Riding an electoral wave that saw the election of Rick Perry to his first full term as governor and a large class of impressionable freshman members in the Texas House of Representatives led by a hardline Speaker, the corporate immunity lobby tilled fertile soil in 2003.  Emboldened after pushing through legal restrictions in 1995 and 1997, the lobby and their functionaries in the Legislature rammed through House Bill 4 in 2003, an omnibus package of restrictions that were sweeping in scope and unprecedented in their destructive effect on the rights and lives of everyday Texans.

Fourteen years later, patients in Texas continue to struggle with high cost, low access health care, wrongdoers are allowed to divert and evade responsibility for their actions, and our most vulnerable are most heavily penalized by limits on their individual legal rights.

Totaling 133 pages in length, HB 4 was a sprawling piece of legislation that upended and undercut myriad aspects of the Texas civil justice system. Among its most prominent provisions are those dealing with medical malpractice, nursing homes, and products liability. It has proven to be a failed experiment that ultimately sacrificed patients for profit.

 

 MEDICAL MALPRACTICE

HB 4 restricts the rights of patients in numerous ways, including imposing a one-size-fits-all $250,000 cap on non-economic damages that effectively deprives many patients and their families of due process; allowing emergency room doctors to escape accountability for substandard care; and requiring patients to give pre-suit notice of any health care liability claims and file a detailed expert report within an arbitrary 120-day deadline (with case-killing penalties if they fail to do so).

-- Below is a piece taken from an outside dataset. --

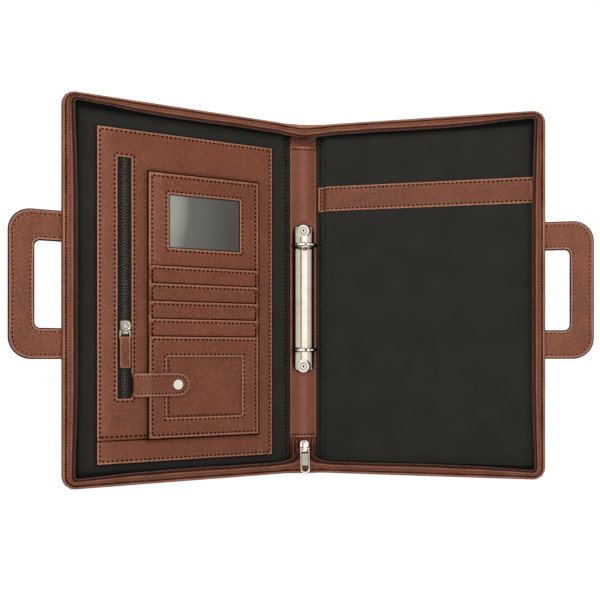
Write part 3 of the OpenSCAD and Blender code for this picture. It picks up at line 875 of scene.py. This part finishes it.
def rim(side):
    """The leather wall round one cover, its stitches, the zip tape and the coil."""
    name = SIDE_NAME[side]
    wall = sweep_rim(f"{name}_rim_wall", side, WALL, LEATHER)
    attach(wall, side, None, [f"{name}_rim"] + (["top_rim_bridge"] if side < 0 else []))
    sew(f"{name}_rim_stitches", side, None, [rim_rows(side, *RIM_SEAM, 4.0, 0.68)], length=2.5, radius=0.72,
        lift=0.4)
    tape = sweep_rim(f"{name}_zip_tape_cloth", side, TAPE_SECTION, BROWN_TAPE, trim=2.6)
    attach(tape, side, None, [f"{name}_zip_tape"])
    teeth = [rim_rows(side, *COIL_PLACE, 1.55, 0.12, trim=3.2)]
    sew(f"{name}_zip_coil", side, None, teeth, "zip_teeth_brown", [f"{name}_zip_teeth"], BROWN_COIL,
        length=1.7, radius=0.5, lift=0.1)


# ---- Spine, inside ----

DOME = spine_span("ring_dome")
SLIDER = spine_span("zip_slider")
STRIP_HEM = 3.2
GATHERS = ((6.9, 4.6, 1.2), (10.4, 3.2, 1.0), (13.2, 2.0, 0.7))    # upright folds: (s, height, width)
CREASES = ((8.7, 0.9), (11.9, 0.7), (4.8, 0.9))                    # painted shade lines between them: (s, width)


def spine_strip():
    """The convex leather strip that carries the rings, with a stitched hem at each end."""
    middle, half = (DOME.z0 + DOME.z1) / 2, (DOME.z1 - DOME.z0) / 2

    def bulge(s, z):
        clear = smooth((np.abs(z - middle) - half - 2) / 10)
        crown = np.clip(1 - (s / STRIP.s1) ** 2, 0, 1)
        return clear * (1.1 * crown + 0.16 * ripple(s, z, 24, 8)) - 0.12 * (1 - crown)

    def painted_shading(s, z):
        # Painted sheen along the strip's crown, painted shade towards its sides, and painted shade round the
        # ring dome.
        painted_sheen = 0.3 * bell(s, 5) - 0.2 * bell(np.abs(s) - 10.5, 2.5)
        return painted_sheen + painted_edge_shade(depth_in(DOME, s, z, DOME.s1 - 0.1), 1.5)

    obj, height = panel("spine_strip_leather", RIGHT, STRIP, STRIP.t1, STRIP.t0, relief=bulge, step=3.5,
                        lip=0.0, worn_and_lit=0.75, painted_shading=painted_shading, lines=((DOME.s0, DOME.s1), (DOME.z0, DOME.z1)))
    attach(obj, RIGHT, "spine", ["spine_strip"])
    hems = [[(STRIP.s0 + 1, z), (STRIP.s1 - 1, z)] for z in (STRIP.z0 + STRIP_HEM, STRIP.z1 - STRIP_HEM)]
    sew("spine_strip_stitches", RIGHT, "spine", lay_stitches(RIGHT, hems, height, pitch=3.3), length=2.4)


def spine_gusset():
    """Leather behind the strip, between the rims. Below the strip it gathers into folds beside the slider."""
    span = Span(STRIP.s0 - 1.4, STRIP.s1 + 1.4, 0, 0, 3.0, CASE_H - 3.6)

    def surface(s, z):
        across = np.abs(s)
        folds = sum(high * bell(across - at, width) for at, high, width in GATHERS)
        gathered = (1 - smooth((z - 20) / 18)) * folds * (0.9 + 0.1 * ripple(s, z, 12, 4))
        t = STRIP.t0 + 0.12 + gathered + 0.15 * (z > STRIP.z1) * ripple(s, z, 18, 9)
        # Painted highlight on the fold tops, and painted shade in the creases, beside the strip and under its
        # hem.
        valley_and_shade = sum(bell(across - at, width) for at, width in CREASES)
        shadows = valley_and_shade * (z < STRIP.z0 - 1) + 1.0 * (across > STRIP.s1 - 0.5)
        return t, 2.3, 0.45 * (t > STRIP.t0 + 2.0) - shadows - 0.5 * (np.abs(z - STRIP.z0 + 1) < 0.9)

    obj = slab("spine_gusset_leather", RIGHT, span, surface, LEATHER, 0.8, 5, seams=((), (STRIP.z0, 20, 30)))
    attach(obj, RIGHT, "spine")


def zip_end():
    """The closed stub of zip below the parked slider: two tapes and their meshed coil."""
    tail = spine_span("zip_tail")
    top = SLIDER.z0 + 2

    def surface(s, z):
        sides = -0.04 * s * s
        ridge = 1 - smooth((np.abs(s) - 0.4) / 1.2)
        return tail.t1 - 0.6 + 0.35 * ridge + sides, tail.t1 - 1.3 + sides, 0

    span = Span(tail.s0, tail.s1, 0, 0, tail.z0, top)
    obj = slab("zip_end_tape", RIGHT, span, surface, BROWN_TAPE, 0.8, 3, seams=((0,), ()))
    attach(obj, RIGHT, "spine", ["zip_tail"])
    row = zigzag(RIGHT, 0, tail.t1 - 0.25, np.arange(tail.z0 + 1, top, 1.5), 0.7)
    sew("zip_end_coil", RIGHT, "spine", [row], "zip_teeth_brown", material=BROWN_COIL, length=2.6, radius=0.6)


# ---- Organizer on the left cover ----

ZIP_TAPE = cover_span("organizer_zip_tape")
CARD = cover_span("card_panel")
WINDOW = cover_span("id_window")
SLOTS = [cover_span(f"card_slot_{k}") for k in (1, 2, 3, 4)]
POCKET = cover_span("card_pocket")
INSET = cover_span("card_pocket_inset")
STRAP = cover_span("pocket_strap")
CAP = cover_span("snap_cap")
SOCKET = cover_span("snap_socket")
# How far in from its edge each piece is stitched
ORGANIZER_SEAM, ZIP_SEAM, HEM_SEAM = 2.8, 2.9, 3.7
CARD_SEAM, WINDOW_SEAM, SLOT_SEAM = 3.4, 3.0, 3.1
POCKET_SEAM, INSET_SEAM = 3.1, 2.6
STRAP_SEAM, TAB_SEAM, BAND_SEAM = 3.0, 1.9, 2.8


def on_left(obj, slot, *replaces):
    attach(obj, LEFT, "left_cover", replaces)


def sew_left(name, paths, height, closed=False, **thread):
    sew(name, LEFT, "left_cover", lay_stitches(LEFT, paths, height, closed=closed), **thread)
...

The noneconomic damages cap, which is not indexed to inflation and thus worth less each year, hits those without wages and economic damages particularly hard, making even the most clear-cut malpractice cases on behalf of the elderly, the young, the disabled, and stay-at-home parents financially impossible to pursue for many given the high cost of retaining medical experts, which comprise the bulk of litigation expenses. The merits of one’s case are far outweighed by their socioeconomic status. Under Texas law, the value of one’s life is essentially reduced to the value of their paycheck. You are what you make. Life is cheapened and families are devalued. Instead of being a right possessed by all, what little justice remains becomes a privilege for the few.                                                                                                                                                                                                                                                                                                    

 NURSING HOMES

Nursing homes should exercise the most attentive care while helping our most vulnerable citizens live out their final years with dignity. Residents of nursing homes, and their families, are counting on them to provide a professional and caring environment for those who can not care for themselves. It is in the name, after all. These should be homes, not profit-seeking warehouses. 

Given these stakes, it is shocking to comprehend that nursing homes were given the state’s seal of approval to “go bare” and forgo liability insurance altogether during the 2003 legislative session. You must have insurance to drive a car, but you are not required to have insurance to operate a nursing home in Texas. This means these facilities have been authorized to operate irresponsibly – with de facto immunity – as no victim’s attorney will be able to incur the expense of prosecuting their negligence without the ability to recover from the wrongdoer. You can have a case, but without the means to recover, you will not receive justice. In addition, the Texas Legislature wrote nursing homes into HB 4 and made it exceptionally difficult to admit records of their administrative violations and penalties into evidence during trial. This serves no purpose other than to thwart transparency and shield wrongdoers from accountability.

                                                                                                                                    

PRODUCTS LIABILITY

Section 6 of proposed H.R. 1215 reads: “A health care provider who prescribes, or who dispenses pursuant to a prescription, a medical product approved, licensed, or cleared by the Food and Drug Administration shall not be named as a party to a product liability lawsuit involving such product and shall not be liable to a claimant in a class action lawsuit against the manufacturer, distributor, or seller of such product.” A similar FDA shield has been used since 2003 in Texas.

HB 4 directed Texas courts to defer to federal agencies in many state products liability actions, strange for a state that is fiercely independent and that resists federal intervention at virtually every turn. For actions alleging inadequate warnings regarding pharmaceuticals, a rebuttable presumption is created in favor of defendants if the warnings that accompanied the product were approved by the United States Food and Drug Administration (i.e., the “FDA defense”). And in other products liability actions concerning the formulation, labeling, or design of a product, a similar rebuttable presumption (i.e., a legal conclusion that is taken as true unless proven otherwise) is created for product manufacturers or sellers who show that they complied with federal regulations.